◆ **Data section**
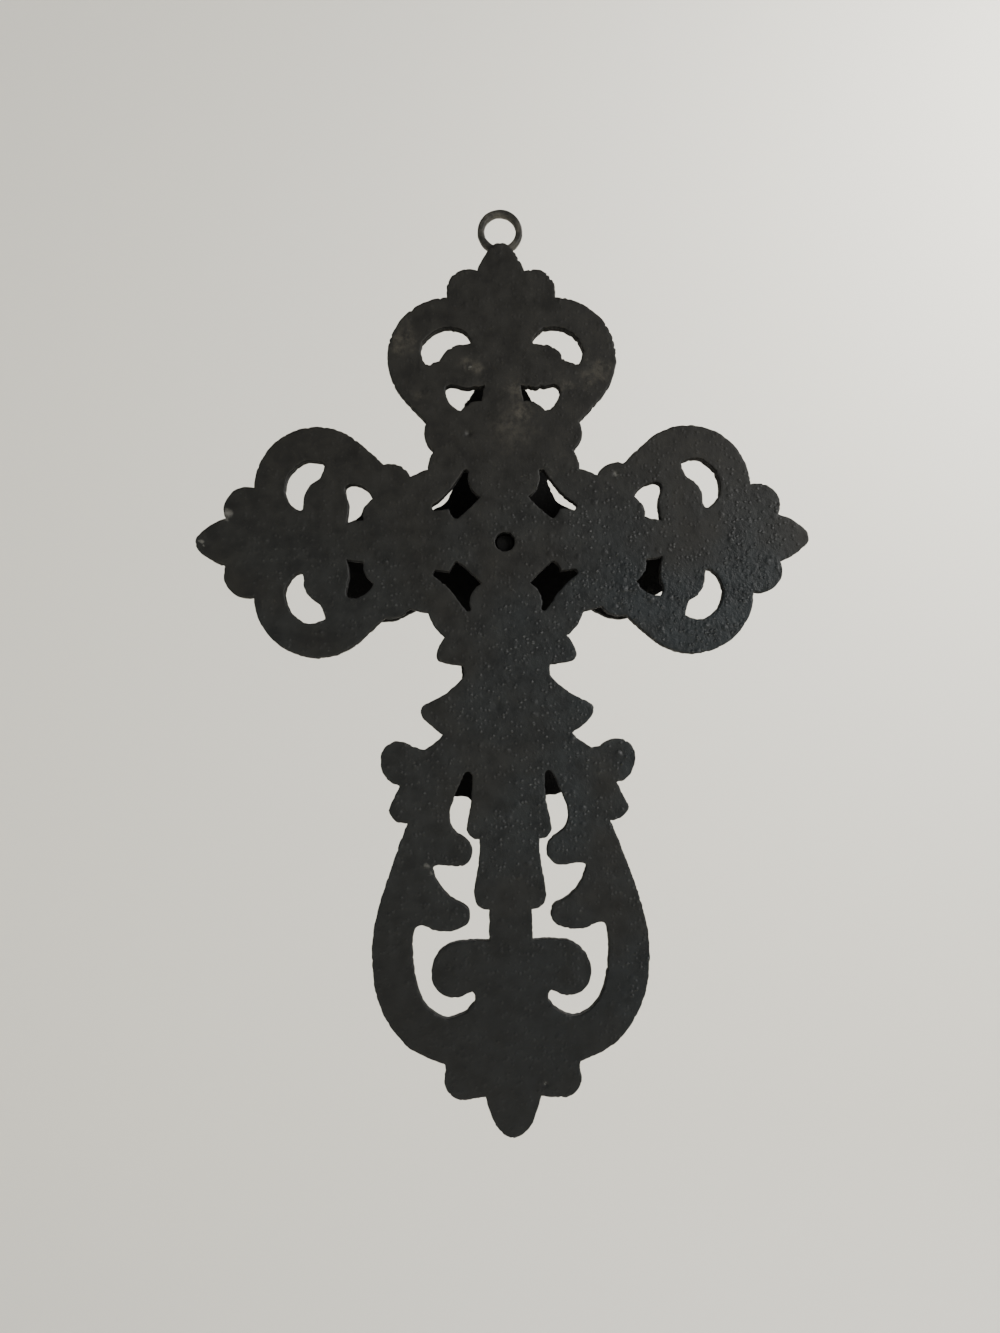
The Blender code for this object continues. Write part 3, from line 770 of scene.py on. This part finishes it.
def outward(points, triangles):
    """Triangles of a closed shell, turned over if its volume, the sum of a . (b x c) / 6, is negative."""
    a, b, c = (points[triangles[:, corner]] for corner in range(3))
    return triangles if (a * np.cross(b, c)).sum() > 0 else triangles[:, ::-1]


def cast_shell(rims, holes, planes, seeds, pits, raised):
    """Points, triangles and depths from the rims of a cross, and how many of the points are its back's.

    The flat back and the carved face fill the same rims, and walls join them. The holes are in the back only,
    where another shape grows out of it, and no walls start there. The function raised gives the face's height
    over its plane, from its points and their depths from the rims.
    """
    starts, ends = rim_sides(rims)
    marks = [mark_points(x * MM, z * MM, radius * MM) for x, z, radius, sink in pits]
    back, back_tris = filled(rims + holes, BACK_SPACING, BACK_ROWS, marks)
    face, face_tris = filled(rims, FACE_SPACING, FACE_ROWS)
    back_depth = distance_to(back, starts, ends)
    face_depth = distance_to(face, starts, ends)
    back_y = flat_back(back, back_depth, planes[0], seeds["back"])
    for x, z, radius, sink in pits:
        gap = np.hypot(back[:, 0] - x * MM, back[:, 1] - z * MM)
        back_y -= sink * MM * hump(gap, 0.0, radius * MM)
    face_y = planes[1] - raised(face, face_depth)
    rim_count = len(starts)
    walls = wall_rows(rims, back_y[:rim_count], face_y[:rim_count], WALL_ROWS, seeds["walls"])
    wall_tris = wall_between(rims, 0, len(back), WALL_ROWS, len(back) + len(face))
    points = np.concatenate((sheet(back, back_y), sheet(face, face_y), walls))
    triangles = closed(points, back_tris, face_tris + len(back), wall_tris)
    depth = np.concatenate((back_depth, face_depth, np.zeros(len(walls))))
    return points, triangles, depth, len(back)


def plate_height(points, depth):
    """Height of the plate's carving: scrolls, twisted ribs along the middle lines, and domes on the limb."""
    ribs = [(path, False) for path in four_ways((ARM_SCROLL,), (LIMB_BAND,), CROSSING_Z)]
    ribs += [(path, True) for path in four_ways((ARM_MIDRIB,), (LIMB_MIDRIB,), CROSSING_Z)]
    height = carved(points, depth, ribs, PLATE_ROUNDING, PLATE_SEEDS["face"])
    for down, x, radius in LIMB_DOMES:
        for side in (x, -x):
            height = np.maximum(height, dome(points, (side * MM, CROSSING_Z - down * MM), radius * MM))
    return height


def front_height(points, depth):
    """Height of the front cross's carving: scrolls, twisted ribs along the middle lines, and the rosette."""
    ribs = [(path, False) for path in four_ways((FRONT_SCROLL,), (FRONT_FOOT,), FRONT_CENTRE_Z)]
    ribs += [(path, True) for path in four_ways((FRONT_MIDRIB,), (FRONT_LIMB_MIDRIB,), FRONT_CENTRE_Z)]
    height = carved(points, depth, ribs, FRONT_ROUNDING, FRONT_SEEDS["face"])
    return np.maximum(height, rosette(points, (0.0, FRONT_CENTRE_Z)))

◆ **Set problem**
Print only the lines that run from the start of the listing to the line bearing "return triangles if"; please keep the first line and that last one, exactly as they appear.

◆ **Solution**
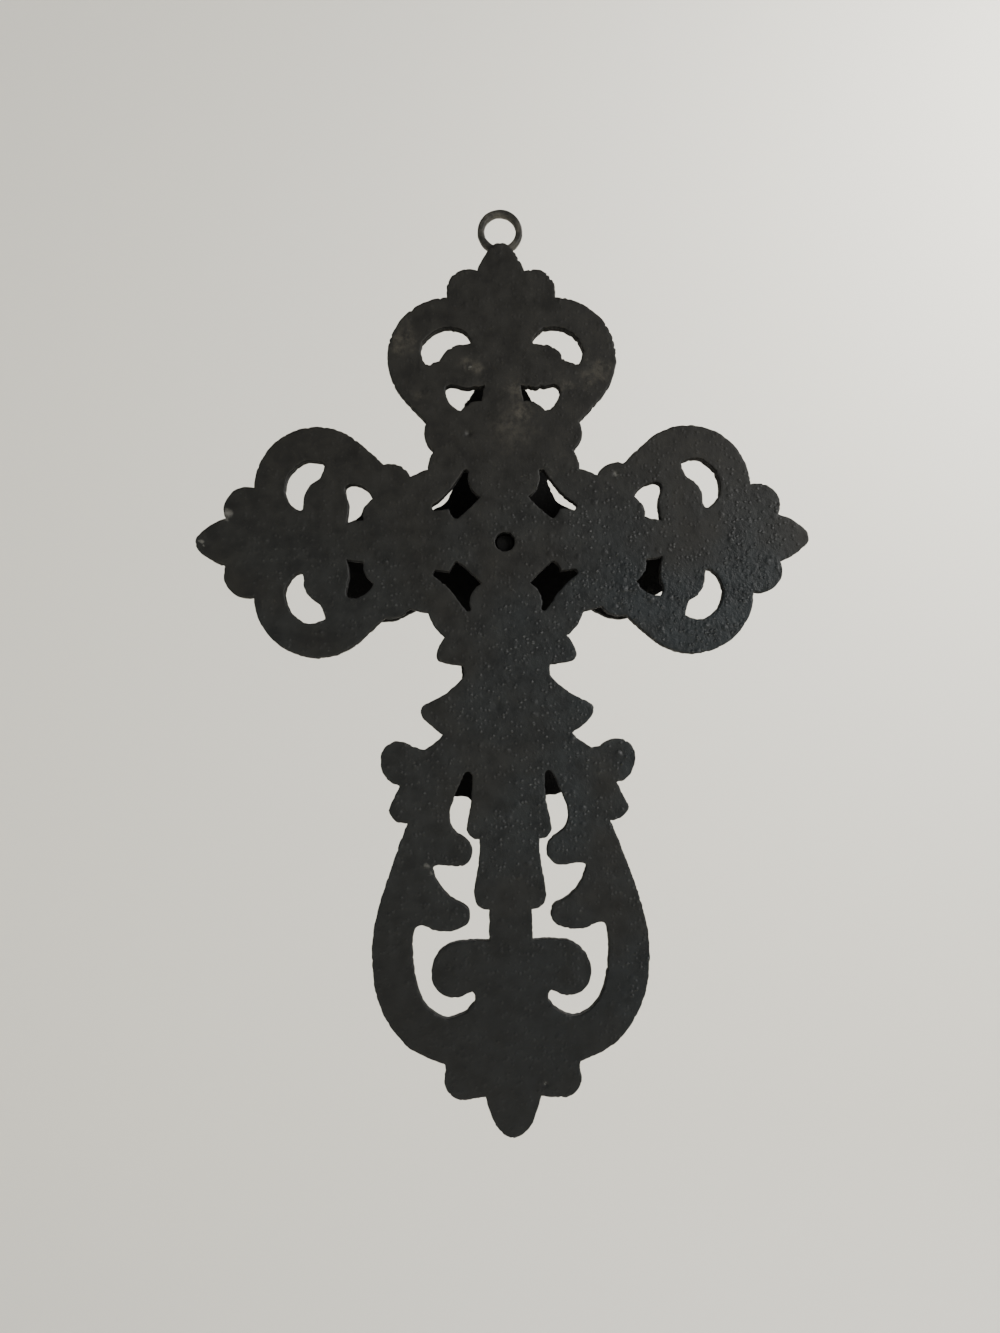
The Blender code for this object continues. Write part 3, from line 770 of scene.py on. This part finishes it.
def outward(points, triangles):
    """Triangles of a closed shell, turned over if its volume, the sum of a . (b x c) / 6, is negative."""
    a, b, c = (points[triangles[:, corner]] for corner in range(3))
    return triangles if (a * np.cross(b, c)).sum() > 0 else triangles[:, ::-1]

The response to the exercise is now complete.